Previously on The Great British Bake Off: The Bakewells had to make desserts, which included crèmes brulees, some crazy meringue cake that I’m pretty sure Mary Berry just made up, and an insane number of cheesecakes. Ian triumphed once again, while Sandy peaced out.
This is apparently ‘do without’ week—do without gluten, sugar, and dairy. I hate this sort of baking. It never quite tastes right.
Everyone agrees that Ian’s the one to beat just now. Well, yeah. But it’s all in good fun, because this is the Bake Off, the nicest competition show in the history of television.
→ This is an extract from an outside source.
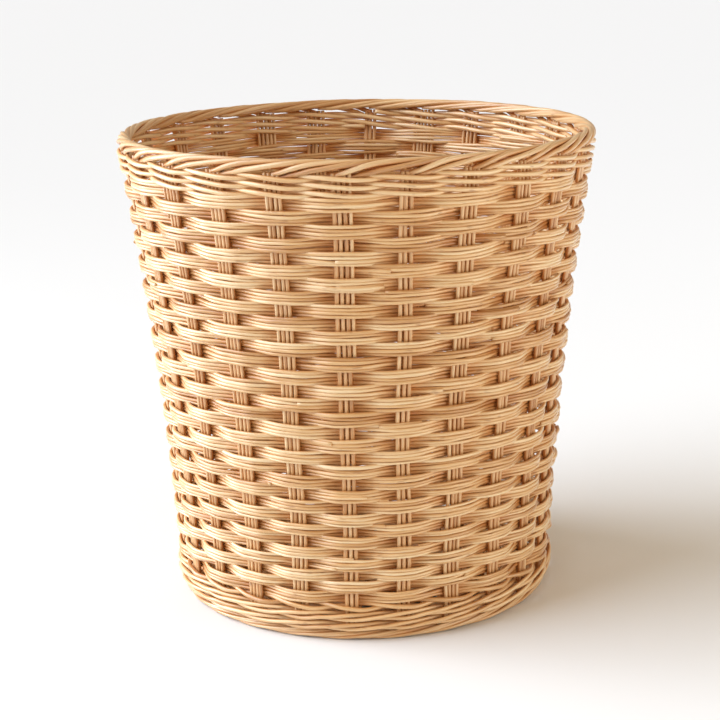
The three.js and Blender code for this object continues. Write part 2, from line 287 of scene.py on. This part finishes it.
class Reeds:
    """Round reeds gathered into one mesh, each with its own tint and grain coordinates.

    Shade is painted into each reed's crevices.
    """

    def __init__(self, seed, sides=8):
        self.rng = random.Random(seed)
        self.sides = sides
        self.verts = []
        self.faces = []
        self.grain = []
        self.tint = []
        self.painted_shade = []
        self.count = 0

    def add(self, points, radius, reference=None, tint=None, facing=None, side=None, tucked=0.0):
        """One open reed along points, with cut ends.

        reference points sideways from the reed, so that its rings don't twist; without one, it points
        away from the basket's axis. tucked is shade painted all over the reed.
        """
        points = np.asarray(points, float)
        n = len(points)
        radius = np.broadcast_to(np.asarray(radius, float), (n,))
        if reference is None:
            reference = points * LEVEL
        ring, turn = reed_rings(points, reference, self.sides)
        verts = points[:, None, :] + ring * radius[:, None, None]

        steps = np.linalg.norm(np.diff(points, axis=0), axis=1)
        along = np.concatenate([[0], np.cumsum(steps)])
        start = self.rng.uniform(0, GRAIN_LENGTH)
        aside = self.rng.uniform(0, GRAIN_WIDTH)
        grain = np.empty((n, self.sides, 3))
        grain[..., 0] = (along + start)[:, None]
        grain[..., 1] = radius[:, None] * np.cos(turn)[None, :] + aside
        grain[..., 2] = radius[:, None] * np.sin(turn)[None, :] + aside
        if tint is None:
            tint = self.rng.gauss(0.5, 0.16)
        # painted shade: darker where a crevice would lie in shadow, plus any shade painted all over
        painted_shade = np.clip(crevice_shade(points, ring, facing, side) + tucked, 0, 1)

        i, j = np.meshgrid(np.arange(n - 1), np.arange(self.sides), indexing="ij")
        k = (j + 1) % self.sides
        first = self.count
        quads = np.stack(
            [
                first + i * self.sides + j,
                first + i * self.sides + k,
                first + (i + 1) * self.sides + k,
                first + (i + 1) * self.sides + j,
            ],
            axis=-1,
        ).reshape(-1, 4)
        last = first + (n - 1) * self.sides
        self.faces.extend(quads.tolist())
        self.faces.append(list(range(first + self.sides - 1, first - 1, -1)))
        self.faces.append(list(range(last, last + self.sides)))
        self.verts.append(verts.reshape(-1, 3))
        self.grain.append(grain.reshape(-1, 3))
        self.tint.append(np.full(n * self.sides, min(max(tint, 0.0), 1.0)))
        self.painted_shade.append(painted_shade.reshape(-1))
        self.count += n * self.sides

    def piece(self, name, nodes, slot, material):
        """Makes the Blender object, rides it on the basket and puts it in place of its CAD nodes."""
        mesh = bpy.data.meshes.new(name)
        mesh.from_pydata((np.concatenate(self.verts) * MM).tolist(), [], self.faces)
        mesh.attributes.new("grain", "FLOAT_VECTOR", "POINT")
        mesh.attributes["grain"].data.foreach_set(
            "vector", np.concatenate(self.grain).astype(np.float32).ravel()
        )
        for key, values in (("tint", self.tint), ("painted_shade", self.painted_shade)):
            mesh.attributes.new(key, "FLOAT", "POINT")
            mesh.attributes[key].data.foreach_set(
                "value", np.concatenate(values).astype(np.float32)
            )
        is_flank = [len(face) == 4 for face in self.faces]
        mesh.polygons.foreach_set("use_smooth", is_flank)
        mesh.materials.append(material)
        mesh.update()
        piece = bpy.data.objects.new(name, mesh)
        bpy.context.scene.collection.objects.link(piece)
        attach(piece, "root")
        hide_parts(*nodes)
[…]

First challenge: they need to make a sugar-free cake. They can use any other type of sweetener, just not sugar. Mary figures most of the Bakewells will use some sort of syrup to sweeten the cakes. Paul says that some will use fruit like apples and pears, but they’ll need more than that, something more robust, like orange or lemon to really bring flavor to the sponge.
The judges check in with Ian, who’s making a pear, ginger, honey cake. Nice. It also has walnuts and ginger. Mmm. I hope they post the recipe for this one. He admits that some of his practices came out a little dense.
On to Mat, who tells them about his carrot cake sweetened with dates and honey. Dates are actually really good for flavouring something like carrot cake. I make banana bread for my little ‘un that’s just sweetened with dates and it’s really delicious. Less sweet than your typical banana bread, but still really good.
Paul is also making a carrot cake, and like Ian, his has sometimes worked and sometimes not. He’s using agave syrup in his, as well as raisins and chopped pecans.
Nadiya is doing a genoise sponge, relying entirely on air being beaten into the batter to make it rise.
Tamal is making a grapefruit and honey polenta cake. YES! So yummy sounding.
Alvin is making a pineapple upside-down cake, again with agave. How very retro of him. Those always look like they belong on an episode of Mad Men to me.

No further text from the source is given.